Peterson regards the Catamounts as strong opponents, improved by the addition of freshman Paula Moltzan, who competed for the U.S. Ski Team.

“She is definitely a force to be reckoned with, and then their whole men’s team lineup is just totally stacked,” Peterson said.

But through the first half of the season, Dartmouth’s team has been stronger.

“[We are] building on our strengths, and things seem to be going our way,” Graves said.

The Big Green’s carnival numbers have increased across the board, though not as much as UVM’s have fallen. The women’s Nordic team leads the way. Propelled by a trio of strong sophomores — including ­Lydia Blanchet ’19, who has claimed multiple podiums this season — the women have improved their carnival average from 215 to 242. Women’s alpine, averaging 246 points per carnival, continues to be the strongest Big Green squad. The men’s teams have also made gains behind Nordic standout Fabian Stocek ’17 and alpine stars Brian McLaughlin ’18 and Tanguy Nef ’20.

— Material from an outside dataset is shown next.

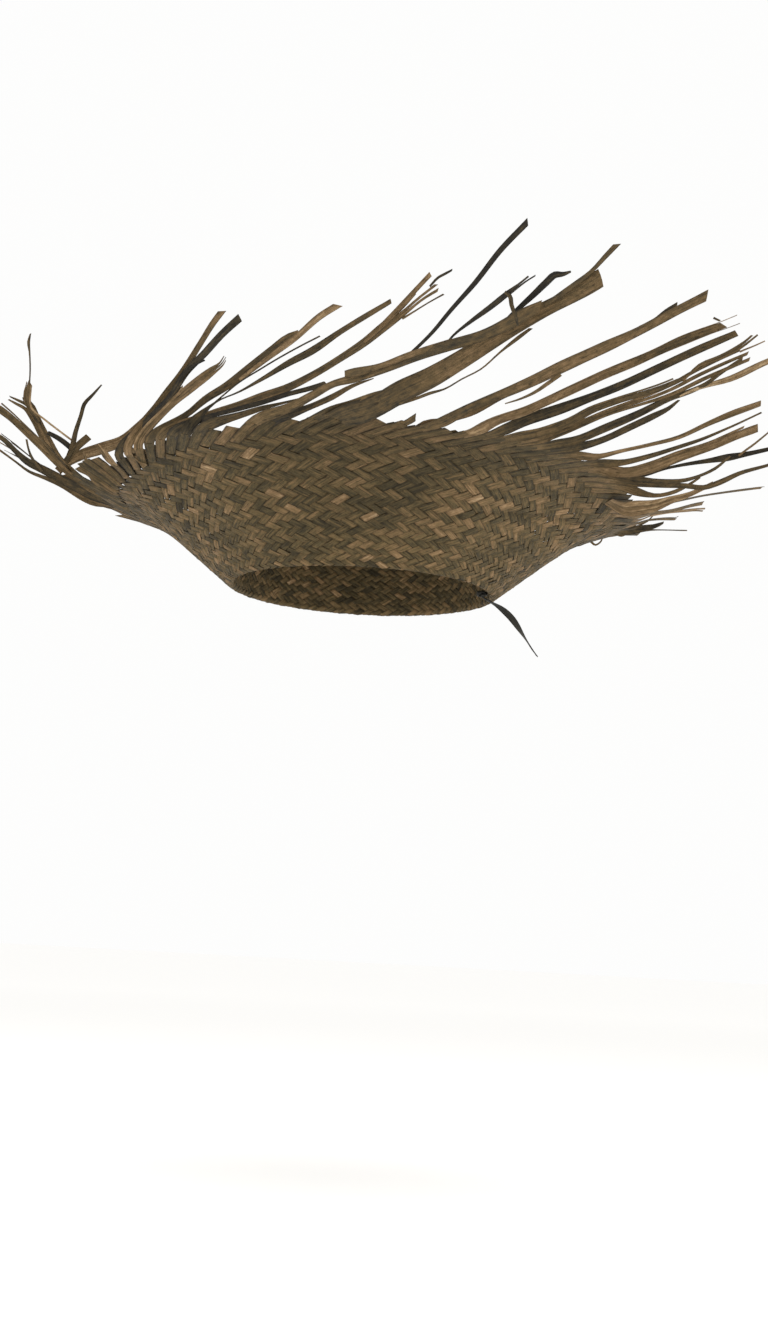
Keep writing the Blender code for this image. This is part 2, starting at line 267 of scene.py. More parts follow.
# --------------------------------------------------------------- mesh helpers
def new_object(name, mesh, mat, strand, tone):
    """Object of the mesh, with the two attributes that the leaf materials read."""
    for label, kind, field, values in (("strand", "FLOAT_VECTOR", "vector", strand),
                                       ("tone", "FLOAT_COLOR", "color", tone)):
        attribute = mesh.attributes.new(label, kind, "POINT")
        attribute.data.foreach_set(field, values.astype(np.float32).ravel())
    mesh.shade_smooth()
    thing = bpy.data.objects.new(name, mesh)
    bpy.context.scene.collection.objects.link(thing)
    mesh.materials.append(mat)
    return thing


class Ribbons:
    """Collects thin closed ribbons and turns them into one mesh."""

    def __init__(self):
        self.points, self.quads, self.caps, self.strand, self.tone = [], [], [], [], []
        self.count = 0

    def add(self, top, bottom, strand, tone):
        """Each array is (rings, columns, values)."""
        rings, size = top.shape[0], 2 * top.shape[1]
        index = self.count + np.arange(rings * size).reshape(rings, size)
        beside = np.roll(index, -1, axis=1)
        self.quads.append(np.stack([index[:-1], beside[:-1], beside[1:], index[1:]],
                                   -1).reshape(-1, 4))
        self.caps += [index[0][::-1], index[-1]]
        self.points.append(np.concatenate([top, bottom[:, ::-1]], 1).reshape(-1, 3))
        self.strand.append(np.concatenate([strand, strand[:, ::-1]], 1).reshape(-1, 3))
        self.tone.append(np.concatenate([tone, tone[:, ::-1]], 1).reshape(-1, 4))
        self.count += rings * size

    def build(self, name, mat, sharp_angle=55):
        points = np.concatenate(self.points)
        quads = np.concatenate(self.quads)
        caps = self.caps
        first, second, third, fourth = (points[quads[:, i]] for i in range(4))
        volume = np.sum(first * (np.cross(second, third) + np.cross(third, fourth)))
        if volume < 0:      # turn the faces outwards
            quads = quads[:, ::-1]
            caps = [cap[::-1] for cap in caps]
        loops = np.concatenate([quads.reshape(-1)] + caps).astype(np.int32)
        total = np.concatenate([np.full(len(quads), 4), [len(cap) for cap in caps]])
        mesh = bpy.data.meshes.new(name)
        mesh.vertices.add(len(points))
        mesh.vertices.foreach_set("co", points.astype(np.float32).ravel())
        mesh.loops.add(len(loops))
        mesh.loops.foreach_set("vertex_index", loops)
        mesh.polygons.add(len(total))
        mesh.polygons.foreach_set("loop_start", (np.cumsum(total) - total).astype(np.int32))
        mesh.polygons.foreach_set("loop_total", total.astype(np.int32))
        mesh.update(calc_edges=True)
        mesh.validate()
        thing = new_object(name, mesh, mat, np.concatenate(self.strand),
                           np.concatenate(self.tone))
        mesh.set_sharp_from_angle(angle=math.radians(sharp_angle))
        return thing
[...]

“[The] team has been changing week-to-week, some people have been getting sick, but it seems every week, no matter who we put on the team, we’ve been getting good results,” men’s Nordic member Gavin McEwen ’19 said.

“Right now our consistency and overall performance is just better than last year,” Peterson said. “And I think it [can be attributed] to each part of the team, so men and women’s alpine and men and women’s Nordic. Each individual part of the bigger team is just really strong.”

This year’s NCAA Championship will be held from March 9 to 11 at Cannon Mountain and the Jackson Touring Center, the site of the UNH carnival two weekends ago. After traveling cross country to compete in Steamboat Springs, Colorado for last year’s NCAA Championships, the New England location has Dartmouth skiers confident.

“Having done well on that hill gives me confidence if I go back there to compete for NCAAs,” Peterson said.

The Big Green’s strong start has already stirred echoes of 2007. That season, Dartmouth won all six EISA carnivals en route to the national crown.

This year, the team is three for three.